Xiao has been with the maintenance squad since 1971 and is now a deputy foreman. He will retire in just 40 days, but before that he will help out with two more major projects - replacing about 1 million rivets with high-intensity bolts and changing the boardwalk.

Xiao is modest about his work.

"There is really nothing to be proud of. What we do is not heroic. We are just a group of ordinary workers doing a regular job. Our lives are simple and uneventful," he says.

Yet Xiao's job is indispensable to the safe operation of the Wuhan Yangtze River Bridge, which celebrated its 50th anniversary, on October 15 this year.

It was China's first railway-highway bridge over the Yangtze River. Before it spanned the waterway, the river was known as a "natural barrier" between the north and south of China.

The riveting history of a 50-year-old bridge

Ferries were the only way to cross the river and even trains were transported, carriage by carriage, over the water before the bridge was built.

The completion of the bridge connected the southern and northern railways and, according to Chairman Mao Zedong, "turns a deep chasm into a thoroughfare".

In its latest appraisal, in August, engineers found no cracks or distortions on the bridge's eight piers and steel girders, that weigh 24,805 tons. None of its rivets was loose, either.

The bridge has withstood severe natural and human tests over the past five decades and remains strong, principally because of workers like Xiao.

The inspectors and workers who look after the bridge are affectionately called "nannies", but most people do not appreciate the importance of their work.

The riveting history of a 50-year-old bridge

The earliest trackmen on the Wuhan Yangtze River Bridge were descendants of its builders. In the late 1970s, squads of veterans joined the profession and it is their offspring who now comprise the bridge's main workforce.
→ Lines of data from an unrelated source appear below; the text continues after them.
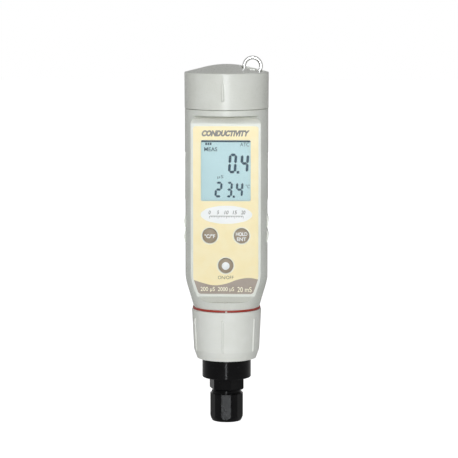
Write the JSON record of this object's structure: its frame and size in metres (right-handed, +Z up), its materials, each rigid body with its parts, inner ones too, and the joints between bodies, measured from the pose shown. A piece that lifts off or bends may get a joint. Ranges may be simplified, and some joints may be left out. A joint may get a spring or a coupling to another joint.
{
  "type": "soil conductivity meter",
  "caption": "Upright pocket conductivity meter: round barrel with a flat display front, buttons, screw battery cap, lanyard ring, screw collar and a sensor adapter with a cable gland.",
  "frame": {"origin": "centre of the gland nut's lower face, on the barrel's axis", "axes": "+Z up the barrel's axis towards the battery cap, -Y out of the display front, +X to the right of the display"},
  "size_m": [0.038, 0.0383, 0.1658],
  "materials": {
    "housing": "fine moulded grey ABS",
    "collar": "fine moulded grey ABS",
    "label": "printed polyester film",
    "window": "clear acrylic",
    "display": "reflective liquid crystal glass",
    "button": "soft moulded brown",
    "black_plastic": "moulded black nylon",
    "black_rubber": "smooth",
    "red_rubber": "smooth silicone",
    "board": "solder mask on glass laminate",
    "contact_metal": "plated spring brass",
    "steel": "nickel plated"
  },
  "bodies": {
    "body": {"body_shell": "housing", "label_overlay": "label", "display_window": "window", "lcd_panel": "display", "lcd_frame": "black_plastic", "contact_strips": "black_rubber", "circuit_board": "board", "board_chips": "black_plastic", "tactile_switches": "black_plastic", "sensor_socket": "black_plastic", "battery_holder": "black_plastic", "battery_contacts": "contact_metal", "button_cells": "steel", "holder_screws": "steel", "board_screws": "steel", "cap_seal_ring": "black_rubber", "body_seal_ring": "red_rubber"},
    "cap_contact": {"contact_bridge": "contact_metal"},
    "cap": {"battery_cap": "housing"},
    "ring": {"lanyard_ring": "steel"},
    "unit_key": {"unit_button": "button"},
    "hold_key": {"hold_button": "button"},
    "power_key": {"power_button": "button"},
    "adapter": {"sensor_adapter": "black_plastic", "contact_pins": "contact_metal", "adapter_seal_ring": "black_rubber", "gland_body": "black_plastic", "gland_nut": "black_plastic", "gland_seal": "black_rubber"},
    "collar": {"collar_nut": "collar"}
  },
  "joints": [
    {"name": "cap_lift", "type": "slide", "parent": "body", "child": "cap_contact", "axis": [0, 0, 1], "range_m": [0, 0.009]},
    {"name": "cap_spin", "type": "hinge", "parent": "cap_contact", "child": "cap", "pos_m": [0, 0, 0.15], "axis": [0, 0, 1], "range_deg": [0, 1080]},
    {"name": "ring_swing", "type": "hinge", "parent": "cap", "child": "ring", "pos_m": [0.01175, -0.0042, 0.15741], "axis": [1, 0, 0], "range_deg": [-30, 30]},
    {"name": "unit_press", "type": "slide", "parent": "body", "child": "unit_key", "axis": [0, 1, 0], "range_m": [0, 0.0004], "stiffness_N_per_m": 3500},
    {"name": "hold_press", "type": "slide", "parent": "body", "child": "hold_key", "axis": [0, 1, 0], "range_m": [0, 0.0004], "stiffness_N_per_m": 3500},
    {"name": "power_press", "type": "slide", "parent": "body", "child": "power_key", "axis": [0, 1, 0], "range_m": [0, 0.0004], "stiffness_N_per_m": 3500},
    {"name": "sensor_slide", "type": "slide", "parent": "body", "child": "adapter", "axis": [0, 0, -1], "range_m": [0, 0.009]},
    {"name": "collar_spin", "type": "hinge", "parent": "adapter", "child": "collar", "pos_m": [0, 0, 0.04], "axis": [0, 0, -1], "range_deg": [0, 1080]}
  ],
  "couplings": [
    {"joint": "cap_spin", "follows": "cap_lift", "rad_per_m": 2094.4},
    {"joint": "collar_spin", "follows": "sensor_slide", "rad_per_m": 2094.4}
  ]
}
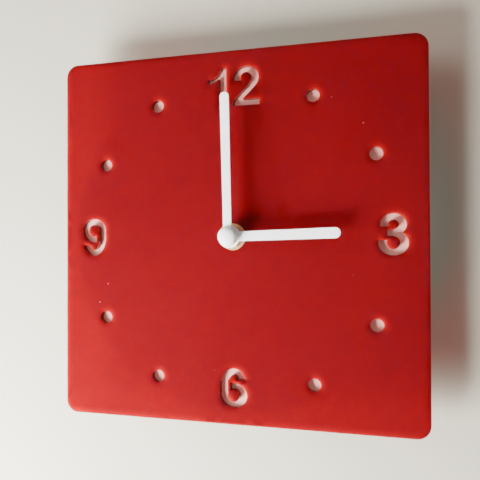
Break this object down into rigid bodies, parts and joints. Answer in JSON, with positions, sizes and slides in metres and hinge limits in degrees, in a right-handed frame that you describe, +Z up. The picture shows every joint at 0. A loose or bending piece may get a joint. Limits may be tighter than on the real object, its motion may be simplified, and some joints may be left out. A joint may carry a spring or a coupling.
{
  "type": "wall clock",
  "caption": "Square wall clock: a red acrylic plate with cut-out numerals and dots over a white disc, baton hands and a battery movement that hangs by a keyhole strap.",
  "frame": {"origin": "on the shaft's axis, in the plane of the movement's back, which lies on the wall", "axes": "+Z up, +X to the right as the dial is read, +Y out of the back, towards the wall"},
  "size_m": [0.2, 0.0372, 0.2],
  "materials": {
    "red_acrylic": "glossy, slightly see-through",
    "white_acrylic": "satin",
    "black_rubber": "matte",
    "brass": "turned",
    "white_plastic": "smooth gloss",
    "black_plastic": "fine moulded texture",
    "cover_plastic": "fine moulded texture",
    "strap_steel": "zinc plated",
    "screw_steel": "plated",
    "cream_plastic": "moulded",
    "gear_plastic": "moulded",
    "arbor_steel": "ground",
    "knob_plastic": "moulded, knurled",
    "magnet": "sintered",
    "lamination": "stamped",
    "bobbin_plastic": "moulded",
    "copper_wire": "lacquered wire",
    "board": "solder mask",
    "crystal_can": "drawn can",
    "black_resin": "poured resin",
    "cell_sleeve": "printed sleeve with a copper band",
    "contact_steel": "nickel plated"
  },
  "bodies": {
    "clock_body": {"face_plate": "red_acrylic", "backing_disc": "white_acrylic", "rubber_gasket": "black_rubber", "brass_washer": "brass", "hex_nut": "brass", "threaded_bush": "brass", "case_front": "black_plastic", "rear_cover": "cover_plastic", "hanger": "strap_steel", "hanger_screw": "screw_steel", "train_plate": "cream_plastic", "stator": "lamination", "coil_core": "lamination", "coil_bobbin": "bobbin_plastic", "coil_winding": "copper_wire", "circuit_board": "board", "quartz_crystal": "crystal_can", "chip_blob": "black_resin", "positive_contact": "contact_steel", "negative_spring": "contact_steel"},
    "minute_group": {"minute_hand": "white_plastic", "hand_cap": "white_plastic", "cannon_pinion": "brass"},
    "hour_group": {"hour_hand": "white_plastic", "hour_wheel": "gear_plastic"},
    "setting_group": {"minute_wheel": "gear_plastic", "minute_arbor": "arbor_steel", "setting_knob": "knob_plastic"},
    "seconds_group": {"seconds_wheel": "gear_plastic", "seconds_arbor": "arbor_steel"},
    "third_group": {"third_wheel": "gear_plastic", "third_arbor": "arbor_steel"},
    "centre_group": {"centre_wheel": "brass"},
    "fifth_group": {"fifth_wheel": "gear_plastic", "fifth_arbor": "arbor_steel"},
    "rotor_group": {"rotor_pinion": "arbor_steel", "rotor_magnet": "magnet"},
    "battery_group": {"battery": "cell_sleeve"}
  },
  "joints": [
    {"name": "minute_turn", "type": "hinge", "parent": "clock_body", "child": "minute_group", "pos_m": [0, -0.01, 0], "axis": [0, 1, 0], "continuous": true},
    {"name": "hour_turn", "type": "hinge", "parent": "clock_body", "child": "hour_group", "pos_m": [0, -0.01, 0], "axis": [0, 1, 0], "continuous": true},
    {"name": "setting_turn", "type": "hinge", "parent": "clock_body", "child": "setting_group", "pos_m": [0.0096, -0.01, 0], "axis": [0, 1, 0], "continuous": true},
    {"name": "seconds_turn", "type": "hinge", "parent": "clock_body", "child": "seconds_group", "pos_m": [0, -0.01, 0], "axis": [0, 1, 0], "continuous": true},
    {"name": "third_turn", "type": "hinge", "parent": "clock_body", "child": "third_group", "pos_m": [-0.00779, -0.01, 0.0045], "axis": [0, 1, 0], "continuous": true},
    {"name": "centre_turn", "type": "hinge", "parent": "clock_body", "child": "centre_group", "pos_m": [0, -0.01, 0], "axis": [0, 1, 0], "continuous": true},
    {"name": "fifth_turn", "type": "hinge", "parent": "clock_body", "child": "fifth_group", "pos_m": [0.00202, -0.01, 0.00753], "axis": [0, 1, 0], "continuous": true},
    {"name": "rotor_turn", "type": "hinge", "parent": "clock_body", "child": "rotor_group", "pos_m": [0.00552, -0.01, 0.0136], "axis": [0, 1, 0], "continuous": true},
    {"name": "battery_out", "type": "slide", "parent": "clock_body", "child": "battery_group", "axis": [0, 1, 0], "range_m": [0, 0.02]}
  ],
  "couplings": [
    {"joint": "hour_turn", "follows": "minute_turn", "ratio": 0.083333},
    {"joint": "setting_turn", "follows": "minute_turn", "ratio": -0.33333},
    {"joint": "third_turn", "follows": "seconds_turn", "ratio": -0.13333},
    {"joint": "centre_turn", "follows": "seconds_turn", "ratio": 0.016667},
    {"joint": "fifth_turn", "follows": "seconds_turn", "ratio": -5},
    {"joint": "rotor_turn", "follows": "seconds_turn", "ratio": 30}
  ]
}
The team will sometimes employ rural migrant workers too.

"We shoulder the responsibility of guaranteeing the safety of passengers on trains. We must always take care even with the simplest job," 32-year-old Xiao Zhicheng says.

He started working in the bridge's workshop at the age of 17. Currently he manages railway safety measures.

Every day, about 80 carriage trains cross the bridge's four tracks, four times more than 50 years ago. Every six minutes, an electric train crosses the bridge at high speed.

"Our work often puts us in a position of danger," Xiao Zhicheng says. Though the train station sends out warning signals to the trackmen so they can retreat to safe areas in time, there can be breakdowns in communication. One winter, a trackman didn't hear the alarm of an upcoming train because he was wrapped up against the cold. Luckily the train's breakman pulled up in time.

Though Xiao Xiaoxue and Xiao Zhicheng are deeply attached to the bridge after their decades of service, neither of them wants their children to carry on doing their jobs.

Xiao Xiaoxue's son became a mechanic after he retired from the military. Xiao Zhicheng married last year but hopes his son or daughter gets a higher education and takes up some other profession.

"It is dangerous and laborious work, after all. Most people in this trade are not well educated," Xiao Xiaoxue says.